Records to use:
******

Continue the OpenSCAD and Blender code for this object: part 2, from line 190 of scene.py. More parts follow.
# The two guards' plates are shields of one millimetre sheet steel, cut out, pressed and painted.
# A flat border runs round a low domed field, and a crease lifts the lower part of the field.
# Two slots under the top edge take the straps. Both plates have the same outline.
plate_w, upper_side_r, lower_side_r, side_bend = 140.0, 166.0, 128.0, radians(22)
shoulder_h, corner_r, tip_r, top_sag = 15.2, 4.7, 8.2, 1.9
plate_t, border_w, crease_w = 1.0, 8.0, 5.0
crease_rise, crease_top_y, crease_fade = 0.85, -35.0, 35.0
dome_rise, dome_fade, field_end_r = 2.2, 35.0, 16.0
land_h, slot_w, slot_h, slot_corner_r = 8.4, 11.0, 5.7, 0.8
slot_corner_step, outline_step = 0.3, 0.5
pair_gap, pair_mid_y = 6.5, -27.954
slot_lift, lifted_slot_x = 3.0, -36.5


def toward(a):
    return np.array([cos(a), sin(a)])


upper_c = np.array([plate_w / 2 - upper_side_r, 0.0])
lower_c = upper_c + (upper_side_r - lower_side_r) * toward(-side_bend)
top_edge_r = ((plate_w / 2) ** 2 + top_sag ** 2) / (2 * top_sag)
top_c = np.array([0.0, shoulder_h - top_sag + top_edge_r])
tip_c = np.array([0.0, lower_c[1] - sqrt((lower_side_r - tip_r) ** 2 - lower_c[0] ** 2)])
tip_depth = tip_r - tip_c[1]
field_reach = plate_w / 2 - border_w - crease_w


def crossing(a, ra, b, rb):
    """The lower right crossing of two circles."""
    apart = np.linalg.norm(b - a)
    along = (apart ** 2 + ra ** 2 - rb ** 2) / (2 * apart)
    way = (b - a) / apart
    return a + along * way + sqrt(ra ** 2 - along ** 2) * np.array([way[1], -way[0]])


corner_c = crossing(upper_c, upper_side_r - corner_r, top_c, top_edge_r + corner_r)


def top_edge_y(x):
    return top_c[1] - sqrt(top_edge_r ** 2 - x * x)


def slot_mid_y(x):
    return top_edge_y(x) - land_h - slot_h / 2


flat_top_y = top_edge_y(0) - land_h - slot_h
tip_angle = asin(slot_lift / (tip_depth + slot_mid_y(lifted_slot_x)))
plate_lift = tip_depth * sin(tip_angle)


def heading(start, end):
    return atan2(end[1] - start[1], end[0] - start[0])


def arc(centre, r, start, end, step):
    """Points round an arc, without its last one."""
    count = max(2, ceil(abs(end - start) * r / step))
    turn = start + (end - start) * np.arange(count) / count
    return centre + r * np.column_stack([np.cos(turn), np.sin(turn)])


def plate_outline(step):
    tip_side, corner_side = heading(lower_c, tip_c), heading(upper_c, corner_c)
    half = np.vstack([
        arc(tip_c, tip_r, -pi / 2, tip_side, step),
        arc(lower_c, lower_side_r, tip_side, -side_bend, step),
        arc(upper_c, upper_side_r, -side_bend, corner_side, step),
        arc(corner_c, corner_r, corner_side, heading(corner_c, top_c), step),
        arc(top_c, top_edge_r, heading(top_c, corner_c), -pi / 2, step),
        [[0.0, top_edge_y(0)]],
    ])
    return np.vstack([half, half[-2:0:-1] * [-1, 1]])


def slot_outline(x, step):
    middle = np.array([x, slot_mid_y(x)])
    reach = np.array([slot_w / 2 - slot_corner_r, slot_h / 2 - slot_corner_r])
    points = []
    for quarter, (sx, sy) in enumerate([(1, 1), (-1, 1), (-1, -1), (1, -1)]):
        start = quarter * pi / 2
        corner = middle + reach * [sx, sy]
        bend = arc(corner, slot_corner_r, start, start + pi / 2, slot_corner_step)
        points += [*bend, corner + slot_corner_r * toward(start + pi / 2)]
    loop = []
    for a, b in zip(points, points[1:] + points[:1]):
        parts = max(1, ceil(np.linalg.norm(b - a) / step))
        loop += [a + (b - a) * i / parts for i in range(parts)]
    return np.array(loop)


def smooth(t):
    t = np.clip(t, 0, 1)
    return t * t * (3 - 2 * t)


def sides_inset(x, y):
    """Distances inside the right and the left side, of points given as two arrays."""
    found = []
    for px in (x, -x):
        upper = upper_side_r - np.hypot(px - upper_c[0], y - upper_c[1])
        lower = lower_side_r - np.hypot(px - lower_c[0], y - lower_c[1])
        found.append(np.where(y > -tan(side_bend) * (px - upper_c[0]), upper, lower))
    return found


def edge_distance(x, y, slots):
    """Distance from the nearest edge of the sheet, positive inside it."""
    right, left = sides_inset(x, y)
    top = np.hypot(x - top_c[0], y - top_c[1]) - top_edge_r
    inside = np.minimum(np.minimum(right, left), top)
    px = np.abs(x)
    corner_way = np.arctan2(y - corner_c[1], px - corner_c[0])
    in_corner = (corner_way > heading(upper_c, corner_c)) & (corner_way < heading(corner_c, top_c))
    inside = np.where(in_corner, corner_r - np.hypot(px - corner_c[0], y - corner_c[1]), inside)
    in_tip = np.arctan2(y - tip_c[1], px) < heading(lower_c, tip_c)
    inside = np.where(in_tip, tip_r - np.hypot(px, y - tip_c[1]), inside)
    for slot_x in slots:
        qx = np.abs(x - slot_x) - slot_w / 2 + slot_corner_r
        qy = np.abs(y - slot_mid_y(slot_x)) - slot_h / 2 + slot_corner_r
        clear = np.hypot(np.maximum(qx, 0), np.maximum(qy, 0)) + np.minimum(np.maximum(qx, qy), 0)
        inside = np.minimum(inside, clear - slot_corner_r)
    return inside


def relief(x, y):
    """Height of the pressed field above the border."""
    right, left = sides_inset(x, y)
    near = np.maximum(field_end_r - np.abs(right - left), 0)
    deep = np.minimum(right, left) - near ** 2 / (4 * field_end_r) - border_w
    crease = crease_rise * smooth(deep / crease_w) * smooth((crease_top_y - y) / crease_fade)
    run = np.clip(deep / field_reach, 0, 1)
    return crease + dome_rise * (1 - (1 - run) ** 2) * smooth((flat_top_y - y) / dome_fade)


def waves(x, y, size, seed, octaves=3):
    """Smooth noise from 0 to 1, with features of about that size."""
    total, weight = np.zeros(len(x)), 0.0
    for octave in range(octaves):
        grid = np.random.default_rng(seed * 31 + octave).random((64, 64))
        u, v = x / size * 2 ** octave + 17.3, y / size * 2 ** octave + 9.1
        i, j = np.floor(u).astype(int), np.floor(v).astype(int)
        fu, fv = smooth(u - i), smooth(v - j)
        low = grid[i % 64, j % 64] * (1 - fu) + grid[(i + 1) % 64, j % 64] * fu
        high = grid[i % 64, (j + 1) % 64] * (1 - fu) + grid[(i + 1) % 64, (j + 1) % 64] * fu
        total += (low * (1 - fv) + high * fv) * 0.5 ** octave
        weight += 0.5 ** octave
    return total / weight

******

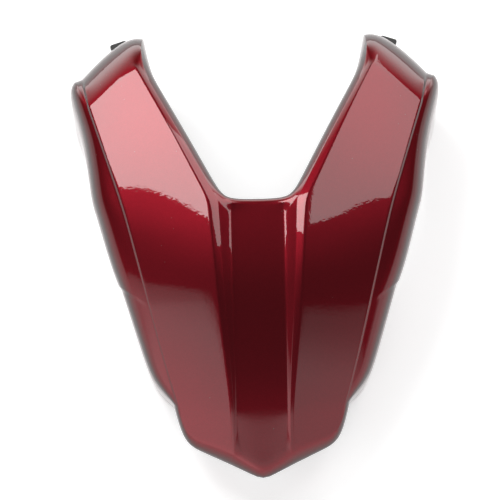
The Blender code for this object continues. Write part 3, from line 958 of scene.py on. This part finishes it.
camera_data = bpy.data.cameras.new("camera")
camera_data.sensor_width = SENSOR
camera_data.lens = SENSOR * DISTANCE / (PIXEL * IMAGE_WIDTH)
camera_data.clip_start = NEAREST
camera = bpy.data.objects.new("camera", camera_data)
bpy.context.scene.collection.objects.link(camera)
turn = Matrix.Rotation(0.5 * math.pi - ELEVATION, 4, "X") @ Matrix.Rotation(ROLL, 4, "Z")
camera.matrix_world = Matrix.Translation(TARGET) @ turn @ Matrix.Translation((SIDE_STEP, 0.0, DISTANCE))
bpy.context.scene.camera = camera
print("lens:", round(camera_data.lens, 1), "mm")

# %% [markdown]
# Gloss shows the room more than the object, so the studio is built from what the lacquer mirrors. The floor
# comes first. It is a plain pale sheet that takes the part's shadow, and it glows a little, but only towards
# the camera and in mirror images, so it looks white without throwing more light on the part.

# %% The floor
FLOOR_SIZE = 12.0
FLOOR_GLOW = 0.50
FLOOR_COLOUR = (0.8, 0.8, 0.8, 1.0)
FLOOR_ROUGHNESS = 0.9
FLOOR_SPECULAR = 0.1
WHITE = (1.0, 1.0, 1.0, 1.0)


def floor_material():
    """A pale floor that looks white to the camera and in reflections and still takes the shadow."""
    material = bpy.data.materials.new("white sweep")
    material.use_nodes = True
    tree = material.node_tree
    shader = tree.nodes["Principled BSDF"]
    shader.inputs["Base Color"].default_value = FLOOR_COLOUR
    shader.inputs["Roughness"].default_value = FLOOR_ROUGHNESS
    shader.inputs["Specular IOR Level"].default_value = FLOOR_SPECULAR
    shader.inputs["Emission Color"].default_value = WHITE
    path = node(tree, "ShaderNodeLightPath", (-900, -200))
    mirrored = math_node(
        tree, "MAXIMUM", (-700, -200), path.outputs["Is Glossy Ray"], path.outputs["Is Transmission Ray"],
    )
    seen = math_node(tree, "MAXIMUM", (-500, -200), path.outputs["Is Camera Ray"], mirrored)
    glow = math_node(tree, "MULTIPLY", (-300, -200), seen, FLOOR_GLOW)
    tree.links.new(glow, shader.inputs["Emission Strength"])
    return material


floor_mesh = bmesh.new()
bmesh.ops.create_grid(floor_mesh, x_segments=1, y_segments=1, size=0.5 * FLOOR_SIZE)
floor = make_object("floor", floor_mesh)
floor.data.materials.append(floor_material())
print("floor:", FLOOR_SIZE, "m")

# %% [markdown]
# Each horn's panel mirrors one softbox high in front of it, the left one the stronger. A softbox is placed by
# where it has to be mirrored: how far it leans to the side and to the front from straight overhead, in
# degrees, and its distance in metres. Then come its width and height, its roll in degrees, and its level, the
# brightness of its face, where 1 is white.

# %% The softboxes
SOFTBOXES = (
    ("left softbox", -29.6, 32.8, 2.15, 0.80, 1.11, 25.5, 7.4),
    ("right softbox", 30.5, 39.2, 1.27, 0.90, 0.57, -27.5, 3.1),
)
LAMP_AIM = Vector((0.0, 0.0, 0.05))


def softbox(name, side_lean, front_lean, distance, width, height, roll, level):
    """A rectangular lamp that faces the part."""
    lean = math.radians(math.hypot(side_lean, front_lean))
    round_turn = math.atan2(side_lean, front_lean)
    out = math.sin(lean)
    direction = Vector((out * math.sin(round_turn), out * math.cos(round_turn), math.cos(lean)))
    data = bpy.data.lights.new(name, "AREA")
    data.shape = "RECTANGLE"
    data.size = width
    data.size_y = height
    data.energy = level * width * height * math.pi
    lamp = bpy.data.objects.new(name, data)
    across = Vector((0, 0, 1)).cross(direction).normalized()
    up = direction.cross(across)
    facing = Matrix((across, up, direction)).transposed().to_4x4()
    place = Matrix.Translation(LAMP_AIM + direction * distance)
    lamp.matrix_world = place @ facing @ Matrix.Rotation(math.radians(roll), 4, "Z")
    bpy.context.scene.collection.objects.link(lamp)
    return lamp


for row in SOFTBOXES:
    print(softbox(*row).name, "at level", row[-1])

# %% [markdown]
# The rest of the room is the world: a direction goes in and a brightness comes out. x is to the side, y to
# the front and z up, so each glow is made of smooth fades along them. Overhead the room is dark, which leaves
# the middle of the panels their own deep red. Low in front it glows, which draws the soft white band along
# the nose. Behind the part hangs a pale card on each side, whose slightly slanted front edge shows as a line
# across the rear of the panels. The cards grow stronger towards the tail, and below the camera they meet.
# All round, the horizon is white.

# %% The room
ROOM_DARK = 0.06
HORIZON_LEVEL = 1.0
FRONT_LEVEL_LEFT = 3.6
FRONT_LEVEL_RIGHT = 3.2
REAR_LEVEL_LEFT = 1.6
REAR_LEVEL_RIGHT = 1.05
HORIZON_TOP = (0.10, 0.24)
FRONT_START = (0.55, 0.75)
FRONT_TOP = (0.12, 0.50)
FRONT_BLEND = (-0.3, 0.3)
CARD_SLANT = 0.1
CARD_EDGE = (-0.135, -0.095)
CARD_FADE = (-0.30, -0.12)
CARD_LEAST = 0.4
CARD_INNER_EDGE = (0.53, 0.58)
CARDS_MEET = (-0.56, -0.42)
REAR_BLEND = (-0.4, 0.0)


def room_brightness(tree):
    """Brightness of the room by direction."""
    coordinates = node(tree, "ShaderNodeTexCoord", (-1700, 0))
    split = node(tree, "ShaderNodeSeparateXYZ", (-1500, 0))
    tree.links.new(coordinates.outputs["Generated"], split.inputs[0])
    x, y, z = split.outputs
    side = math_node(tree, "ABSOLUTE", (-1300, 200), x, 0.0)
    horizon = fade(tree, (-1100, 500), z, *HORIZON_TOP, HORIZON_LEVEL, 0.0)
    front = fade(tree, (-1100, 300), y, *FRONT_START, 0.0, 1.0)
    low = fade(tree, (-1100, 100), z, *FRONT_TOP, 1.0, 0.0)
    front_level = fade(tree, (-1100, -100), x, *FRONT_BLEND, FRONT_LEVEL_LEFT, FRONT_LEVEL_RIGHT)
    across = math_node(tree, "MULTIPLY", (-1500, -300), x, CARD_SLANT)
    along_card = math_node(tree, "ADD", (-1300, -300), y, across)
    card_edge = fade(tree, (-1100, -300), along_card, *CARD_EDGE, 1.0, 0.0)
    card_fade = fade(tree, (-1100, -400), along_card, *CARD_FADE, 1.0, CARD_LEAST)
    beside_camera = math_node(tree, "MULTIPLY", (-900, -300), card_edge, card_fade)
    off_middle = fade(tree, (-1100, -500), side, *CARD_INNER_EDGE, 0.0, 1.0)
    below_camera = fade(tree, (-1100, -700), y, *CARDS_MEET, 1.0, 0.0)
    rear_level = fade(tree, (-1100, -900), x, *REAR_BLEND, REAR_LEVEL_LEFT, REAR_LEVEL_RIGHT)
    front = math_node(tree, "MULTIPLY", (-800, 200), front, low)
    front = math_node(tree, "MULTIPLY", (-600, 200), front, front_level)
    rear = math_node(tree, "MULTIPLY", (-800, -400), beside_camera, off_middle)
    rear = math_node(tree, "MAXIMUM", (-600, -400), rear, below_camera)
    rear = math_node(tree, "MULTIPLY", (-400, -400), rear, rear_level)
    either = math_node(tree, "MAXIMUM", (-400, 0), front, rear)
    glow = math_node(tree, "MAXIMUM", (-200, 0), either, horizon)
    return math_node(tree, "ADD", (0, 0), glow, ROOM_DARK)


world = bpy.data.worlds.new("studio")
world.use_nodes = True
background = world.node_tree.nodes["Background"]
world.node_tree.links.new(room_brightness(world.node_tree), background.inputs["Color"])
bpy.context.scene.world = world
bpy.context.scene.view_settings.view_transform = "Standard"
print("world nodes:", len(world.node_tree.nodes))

******

Exercise directions: List all lines above in which the string "Blender" appears.

Full answer:
Continue the OpenSCAD and Blender code for this object: part 2, from line 190 of scene.py. More parts follow.
The Blender code for this object continues. Write part 3, from line 958 of scene.py on. This part finishes it.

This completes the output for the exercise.